__What is expected__
Please give the listing again in its entirety, exactly as written.

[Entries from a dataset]
◇ ◇ ◇ ◇ ◇

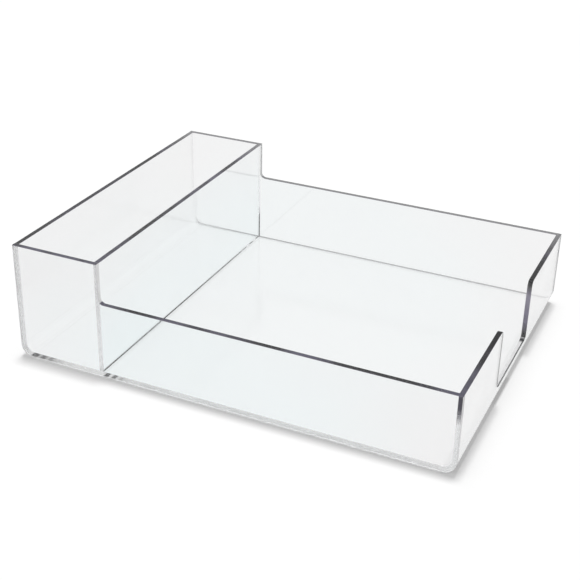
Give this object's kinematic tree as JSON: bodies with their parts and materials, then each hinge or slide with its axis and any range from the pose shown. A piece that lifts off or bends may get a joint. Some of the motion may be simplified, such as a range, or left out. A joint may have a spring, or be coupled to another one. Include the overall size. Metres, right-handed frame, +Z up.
{
  "type": "desk tray with side compartment",
  "caption": "Clear acrylic desk tray with low walls, a hand notch in the right wall and a tall open compartment along the left side.",
  "frame": {"origin": "centre of the underside", "axes": "+X to the right along the front, away from the tall compartment; +Y from front to back; +Z up"},
  "size_m": [0.38, 0.3, 0.103],
  "materials": {
    "clear_acrylic": "clear polished acrylic, flame-polished cut edges"
  },
  "bodies": {
    "root": {"bent_tray_sheet": "clear_acrylic", "front_panel": "clear_acrylic", "back_panel": "clear_acrylic", "compartment_divider": "clear_acrylic"}
  },
  "joints": []
}
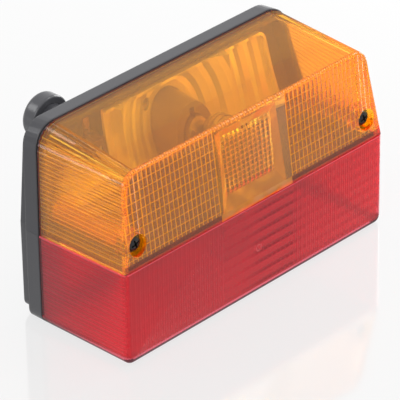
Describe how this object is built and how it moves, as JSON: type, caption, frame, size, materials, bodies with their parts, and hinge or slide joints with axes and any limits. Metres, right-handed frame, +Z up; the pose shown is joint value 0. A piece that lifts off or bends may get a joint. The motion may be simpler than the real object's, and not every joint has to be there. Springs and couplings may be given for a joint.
{
  "type": "tail light cluster",
  "caption": "Low rectangular rear lamp: black moulded housing, amber upper lens welded to a red lower lens, bulbs and reflectors inside, rubber cable entry behind.",
  "frame": {"origin": "on the mounting face, midway along the lamp, at the height of the line between the colours", "axes": "+X to the right seen from the front, +Y back towards the panel, +Z up; the lenses face -Y"},
  "size_m": [0.16, 0.0768, 0.0899],
  "materials": {
    "black_plastic": "moulded, fine grain",
    "black_rubber": "moulded, dull",
    "metallised_plastic": "vacuum metallised, soft",
    "amber_acrylic": "moulded, clear, fluted",
    "red_acrylic": "moulded, clear, fluted",
    "blackened_steel": "black plated, satin",
    "dark_resin": "moulded",
    "clear_glass": "blown, clear",
    "bright_brass": "nickel on brass, bright",
    "bright_wire": "drawn wire on a glass stem",
    "strip_brass": "stamped strip, dull",
    "brown_resin": "moulded",
    "plated_steel": "zinc plated"
  },
  "bodies": {
    "root": {"housing": "black_plastic", "lens_seal": "black_rubber", "indicator_reflector": "metallised_plastic", "stop_tail_reflector": "metallised_plastic", "amber_lens": "amber_acrylic", "red_lens": "red_acrylic", "lens_screw_left": "blackened_steel", "lens_screw_right": "blackened_steel", "screw_washer_left": "black_rubber", "screw_washer_right": "black_rubber", "indicator_holder": "dark_resin", "indicator_bulb_glass": "clear_glass", "indicator_bulb_cap": "bright_brass", "indicator_bulb_filament": "bright_wire", "indicator_contact": "strip_brass", "stop_tail_holder": "dark_resin", "stop_tail_bulb_glass": "clear_glass", "stop_tail_bulb_cap": "bright_brass", "stop_tail_bulb_filaments": "bright_wire", "stop_contact": "strip_brass", "tail_contact": "strip_brass", "earth_strap": "strip_brass", "terminal_block": "brown_resin", "terminal_screws": "plated_steel", "holder_screws": "plated_steel", "cable_grommet": "black_rubber"}
  },
  "joints": []
}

◇ ◇ ◇ ◇ ◇

__Task response__
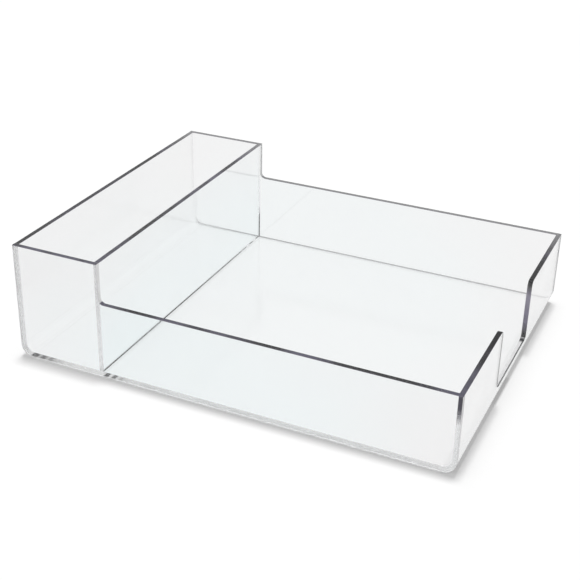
Give this object's kinematic tree as JSON: bodies with their parts and materials, then each hinge or slide with its axis and any range from the pose shown. A piece that lifts off or bends may get a joint. Some of the motion may be simplified, such as a range, or left out. A joint may have a spring, or be coupled to another one. Include the overall size. Metres, right-handed frame, +Z up.
{
  "type": "desk tray with side compartment",
  "caption": "Clear acrylic desk tray with low walls, a hand notch in the right wall and a tall open compartment along the left side.",
  "frame": {"origin": "centre of the underside", "axes": "+X to the right along the front, away from the tall compartment; +Y from front to back; +Z up"},
  "size_m": [0.38, 0.3, 0.103],
  "materials": {
    "clear_acrylic": "clear polished acrylic, flame-polished cut edges"
  },
  "bodies": {
    "root": {"bent_tray_sheet": "clear_acrylic", "front_panel": "clear_acrylic", "back_panel": "clear_acrylic", "compartment_divider": "clear_acrylic"}
  },
  "joints": []
}
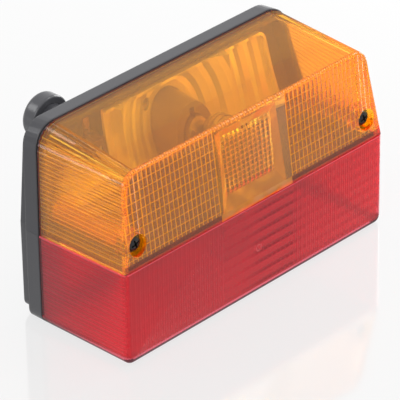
Describe how this object is built and how it moves, as JSON: type, caption, frame, size, materials, bodies with their parts, and hinge or slide joints with axes and any limits. Metres, right-handed frame, +Z up; the pose shown is joint value 0. A piece that lifts off or bends may get a joint. The motion may be simpler than the real object's, and not every joint has to be there. Springs and couplings may be given for a joint.
{
  "type": "tail light cluster",
  "caption": "Low rectangular rear lamp: black moulded housing, amber upper lens welded to a red lower lens, bulbs and reflectors inside, rubber cable entry behind.",
  "frame": {"origin": "on the mounting face, midway along the lamp, at the height of the line between the colours", "axes": "+X to the right seen from the front, +Y back towards the panel, +Z up; the lenses face -Y"},
  "size_m": [0.16, 0.0768, 0.0899],
  "materials": {
    "black_plastic": "moulded, fine grain",
    "black_rubber": "moulded, dull",
    "metallised_plastic": "vacuum metallised, soft",
    "amber_acrylic": "moulded, clear, fluted",
    "red_acrylic": "moulded, clear, fluted",
    "blackened_steel": "black plated, satin",
    "dark_resin": "moulded",
    "clear_glass": "blown, clear",
    "bright_brass": "nickel on brass, bright",
    "bright_wire": "drawn wire on a glass stem",
    "strip_brass": "stamped strip, dull",
    "brown_resin": "moulded",
    "plated_steel": "zinc plated"
  },
  "bodies": {
    "root": {"housing": "black_plastic", "lens_seal": "black_rubber", "indicator_reflector": "metallised_plastic", "stop_tail_reflector": "metallised_plastic", "amber_lens": "amber_acrylic", "red_lens": "red_acrylic", "lens_screw_left": "blackened_steel", "lens_screw_right": "blackened_steel", "screw_washer_left": "black_rubber", "screw_washer_right": "black_rubber", "indicator_holder": "dark_resin", "indicator_bulb_glass": "clear_glass", "indicator_bulb_cap": "bright_brass", "indicator_bulb_filament": "bright_wire", "indicator_contact": "strip_brass", "stop_tail_holder": "dark_resin", "stop_tail_bulb_glass": "clear_glass", "stop_tail_bulb_cap": "bright_brass", "stop_tail_bulb_filaments": "bright_wire", "stop_contact": "strip_brass", "tail_contact": "strip_brass", "earth_strap": "strip_brass", "terminal_block": "brown_resin", "terminal_screws": "plated_steel", "holder_screws": "plated_steel", "cable_grommet": "black_rubber"}
  },
  "joints": []
}